Her son was born in 1453, while the national discontents were rising to a crisis. She was soon after called upon to exert all the vigour of her character in resisting the Yorkists, who had defeated the royal army at St. Albans. Though Henry the Sixth was taken prisoner, she raised troops, and defended the royal cause with so much spirit, that she effected a favourable compromise, and restored her husband to the sovereignty The war, however, was renewed, and at the battle of Northampton, the Lancasterians were totally routed, and Henry again taken prisoner. Margaret, with her son, fled to Durham, and thence to Scotland. Returning into the north of England, she interested the nobles there in her cause, and collected a powerful army. With this she met the Duke of York at Wakefield, and totally defeated him. The duke was killed in this battle, and, by the order of Margaret, his head was struck off, and, crowned with a paper diadem, was placed on the gates of York. His youngest son, Rutland, was killed in cold blood by the furious Clifford; several prisoners of distinction were put to death, and an example given of the cruelties which marked the progress of this unnatural war.

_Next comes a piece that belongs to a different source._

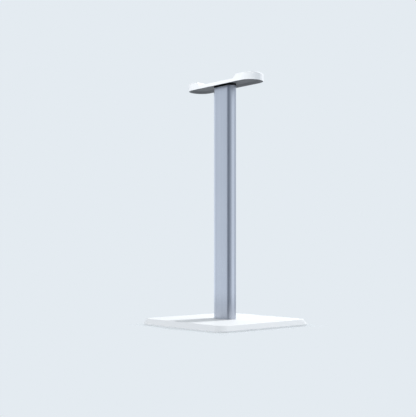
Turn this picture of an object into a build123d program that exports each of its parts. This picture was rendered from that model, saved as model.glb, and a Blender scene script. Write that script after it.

In 1461, the queen defeated the Earl of Warwick, partizan of Edward, son of the Duke of York, at the second battle of St. Albans, in which she recovered the person of the king, now a passive agent in the hands of friends and foes. She displayed her fierce and cruel disposition, by ordering Lord Bonville to be executed, to whose care Henry had been entrusted by the Yorkists, and to whom the powerless king had promised pardon. The approach of Edward with a superior force, obliged her again to retreat to the north, and that prince was elevated to the throne by the Londoners, and the lords of the Yorkists.

Margaret's influence, and the licentiousness in which her troops were indulged, increased the Lancasterian party to sixty thousand men. It was met at Towton, in Yorkshire, by Edward and Warwick, at the head of forty thousand men, and a battle was fought, March, 1461, which was the bloodiest of these destructive wars. The Lancasterians were defeated, and Margaret and Henry, who had remained at York, hastily retreated to Scotland. After soliciting aid in vain from that country, she went over to France for the same purpose: and by offering to deliver Calais to the French, should Henry be restored to the crown, she obtained the succour of two thousand men, with which she landed in Scotland. Joined by some of her partizans, and a band of freebooters, she made an incursion into the north of England, and proceeded to Hexham. She was there met and defeated by a force under Lord Montacute.

The unfortunate queen fled with her son into a forest, where she was seized by a band of robbers, who took her jewels, and treated her with great indignity. While they were quarrelling about the booty, Margaret escaped, and fled wearied and terrified into the depths of the forest. Seeing a man coming towards her with a drawn sword, she summoned up all her courage, and going to meet him, "Here, friend," said she, "I commit to your protection the son of your king." Struck by the nobleness and dignity of her manner, and charmed with the confidence reposed in him the man, though a robber, devoted himself to her service. He concealed the queen and her son for some time in the woods, and then led them to the coast, whence they escaped to Flanders.

Margaret went to her father's court, where she remained several years, while her husband was imprisoned in the Tower of London, n 1470, the rebellion of the Earl of Warwick against Edward, and his subsequent arrival in France, produced an alliance between him and the exiled queen. It was agreed that Warwick should endeavour to restore the house of Lancaster, and that Edward, the son of Margaret and Henry, should marry his daughter Anne, which alliance took place in France. Warwick landed in England, and Edward was forced to escape to Flanders. Margaret was preparing to second his efforts; but on the very day on which she landed at Weymouth, the battle of Barnet, April 14th., 1471, terminated the life of Warwick, and the hopes of the confederacy. Margaret, with her son, took refuge in the sanctuary of Beaulieu, in Hampshire, intending to return to France; but being encouraged by the increase of her party, she advanced to Tewksbury, where she was met by Edward, who totally defeated her, and took her and her son prisoners, the latter of whom was cruelly put to death. Margaret was confined in the Tower, where her husband died about the same time. Louis the Eleventh ransomed her, and she returned again to her father's protection.

The home to which the loving René welcomed his forlorn daughter, was a castle on the River Mayence; the scenery was beautiful, and the king had a gallery of paintings and sculpture, which he took delight in adorning with his own paintings; he had also ornamented the walls of his garden with heraldic designs carved in marble. It was in such pursuits that Rene, a true Proven9al sovereign, found alleviations for his afflictions. But Margaret's temperament was of too stormy a nature to admit of the slightest alleviation of her griefs. She passed her whole time in bitter regrets, or unavailing sorrows. This intensity of suffering affected her constitution. The agonies and agitations she had undergone seemed to turn her blood into gall: her eyes were sunken and hollow, her skin was disfigured by a dry, scaly leprosy, until this princess, who had been a miracle of beauty, such as the world seldom beholds, became a spectacle of horror.

Her errors and her misfortunes were the result of the circumstances by which she was surrounded; her talents and virtues were of a lofty stamp; had she been married to a stronger-minded man, she would no doubt have been a better and a happier woman.